To do this, you need a performance management application, such as Vena or Power BI. Luckily, this kind of software is much more accessible and affordable to the mid-market today than it was a decade ago. Once set up, it will display your KPIs so you can understand how your finances are trending without needing your team to do tedious manual work consolidating and analyzing data. That frees up your staff to better understand what the data is presenting and how it can add value to the business
3. Make forecasting a regular, collaborative process
After you have automated your reporting and your KPIs, you have the ability to move into forecasting. At a minimum, you should be aiming to forecast quarterly, but monthly is ideal. You want to build your processes to make it easy to take your last forecast as a baseline and modify it with the new variables you receive. Best-in-class forecasters can even forecast at a moment’s notice because their systems and processes are nimble enough. That is a level to work towards over time, not something you can achieve overnight.
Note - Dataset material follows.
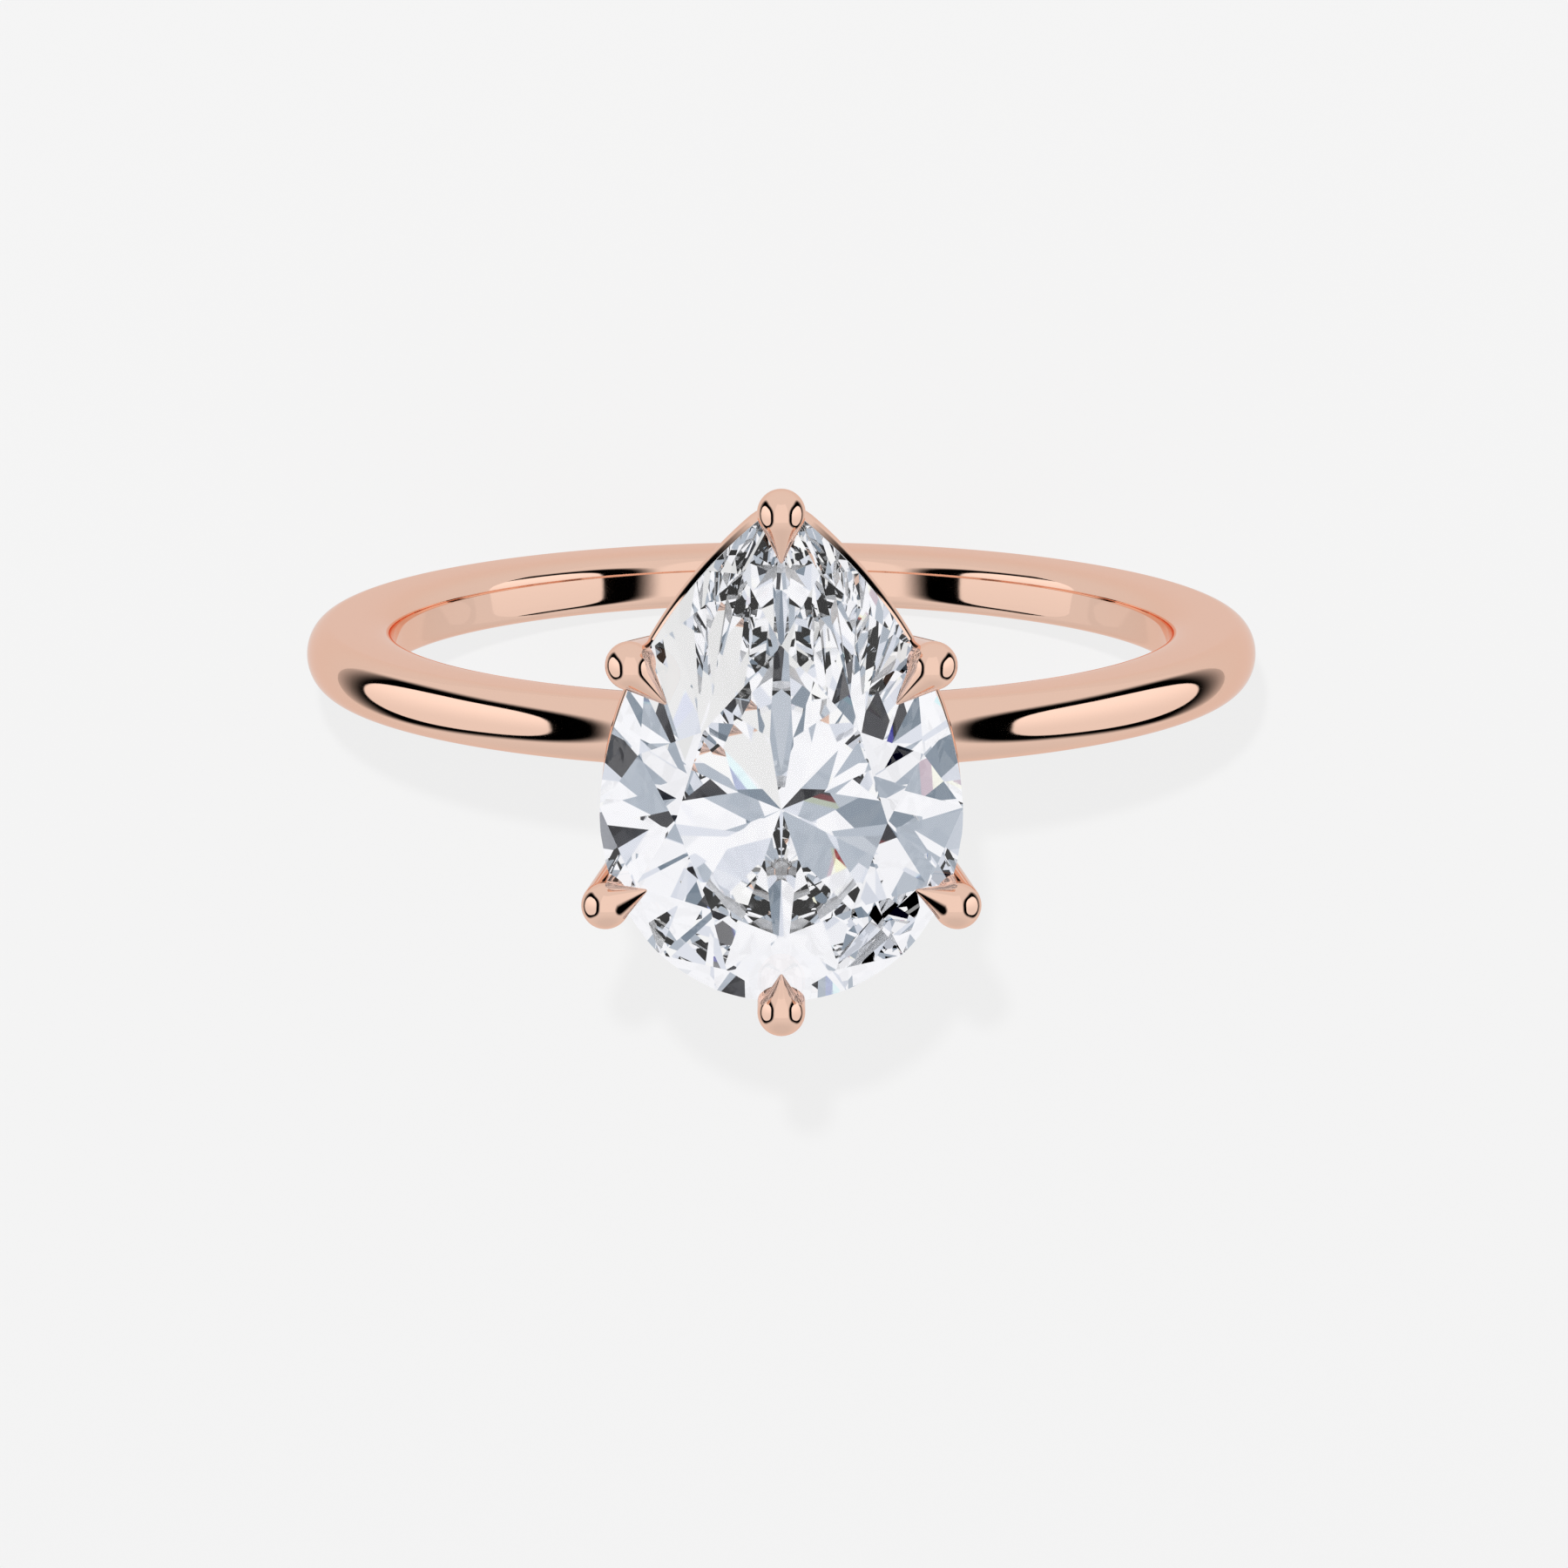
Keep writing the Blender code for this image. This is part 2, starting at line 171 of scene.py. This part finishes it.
def inset_outline(distance, count, tip_radius):
    """The outline moved inward by a distance, its tip rounded to a radius, as a closed loop."""
    side = []
    centre_y = None
    for a, b in zip(HALF, HALF[1:]):
        way = (b - a).normalized()
        outward = Vector((-way.y, way.x))
        centre = (a + b) / 2 - outward * (distance + tip_radius)
        if centre.x <= 0.0:
            continue
        if centre_y is None:
            centre_y = centre.y
            sweep = math.atan2(outward.x, outward.y)
        side.append(centre + outward * tip_radius)
    arc = [Vector((tip_radius * math.sin(sweep * k / 24), centre_y + tip_radius * math.cos(sweep * k / 24)))
           for k in range(24)]
    path = measured(arc + side + [Vector((0.0, side[-1].y))])
    half = [along(path, k / count)[0] for k in range(count)] + [path[0][-1]]
    return half + [Vector((-p.x, p.y)) for p in reversed(half[1:-1])]


# ------------------------------------------------------------ mesh helpers

def add_object(name, bm, material, node, smooth=True):
    bmesh.ops.recalc_face_normals(bm, faces=bm.faces)
    mesh = bpy.data.meshes.new(name)
    bm.to_mesh(mesh)
    bm.free()
    for face in mesh.polygons:
        face.use_smooth = smooth
    item = bpy.data.objects.new(name, mesh)
    bpy.context.scene.collection.objects.link(item)
    if node:
        mesh.materials.append(material)
        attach(item, "root")
        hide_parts(node)
        item.visible_transmission = node == "diamond"    # the stone doesn't show the gold behind it
    return item


def skin(bm, rings, closed_length=False):
    """Quads between rings of points; open ends are closed with a fan."""
    rows = [[bm.verts.new(p) for p in ring] for ring in rings]
    count = len(rings[0])
    pairs = list(zip(rows, rows[1:]))
    if closed_length:
        pairs.append((rows[-1], rows[0]))
    for a, b in pairs:
        for i in range(count):
            j = (i + 1) % count
            bm.faces.new((a[i], a[j], b[j], b[i]))
    if not closed_length:
        for row in (rows[0], rows[-1]):
            bm.faces.new(row)


# ------------------------------------------------------------ node helpers

class Nodes:
    """Short names for building a node tree by formula."""

    def __init__(self, tree):
        self.tree = tree
        tree.nodes.clear()

    def new(self, kind, **settings):
        node = self.tree.nodes.new(kind)
        for key, value in settings.items():
            setattr(node, key, value)
        return node

    def feed(self, socket, value):
        if isinstance(value, bpy.types.NodeSocket):
            self.tree.links.new(value, socket)
        else:
            socket.default_value = value

    def math(self, operation, *values):
        node = self.new("ShaderNodeMath", operation=operation)
        for socket, value in zip(node.inputs, values):
            self.feed(socket, value)
        return node.outputs[0]

    def step(self, value, low, high, start=0.0, end=1.0):
        node = self.new("ShaderNodeMapRange", interpolation_type="SMOOTHSTEP")
        self.feed(node.inputs["Value"], value)
        for key, number in (("From Min", low), ("From Max", high), ("To Min", start), ("To Max", end)):
            node.inputs[key].default_value = number
        return node.outputs["Result"]

    def window(self, value, low, high, soft):
        """1 between low and high, falling to 0 over a soft edge."""
        rise = self.step(value, low - soft, low + soft)
        fall = self.step(value, high - soft, high + soft, 1.0, 0.0)
        return self.math("MULTIPLY", rise, fall)

    def mix(self, factor, a, b):
        """a at 0, b at 1, for plain numbers."""
        node = self.new("ShaderNodeMix", data_type="FLOAT")
        self.feed(node.inputs[0], factor)
        self.feed(node.inputs[2], a)
        self.feed(node.inputs[3], b)
        return node.outputs[0]


def material(name):
    made = bpy.data.materials.new(name)
    made.use_nodes = True
    return made, Nodes(made.node_tree)


# ------------------------------------------------------------ materials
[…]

It is also important for your planning and forecasting process to be collaborative. Get input from the team members who are closest to different parts of the business and accountable for its results. Without the lens of the operator, finance teams may create unreasonable forecasts that are missing key information which will impair the credibility and usefulness of the forecast as a whole. Ensuring your key stakeholders are involved from the beginning is critical.
Face the future with confidence
Today’s middle-market companies have a lot to contend with, including global events and disruptions specific to their own industries. The key to surviving these kinds of disruptions, such as a recession, is to have a clear picture of the present state of your business and to proactively plan for the future.
The truth is, there is no perfect forecast. There is nothing that is going to predict every possible event, but by building planning and forecasting processes with clear KPIs, automated systems, and the collaboration of key stakeholders, you will be able to face the challenges of the future head-on, whatever those challenges may be.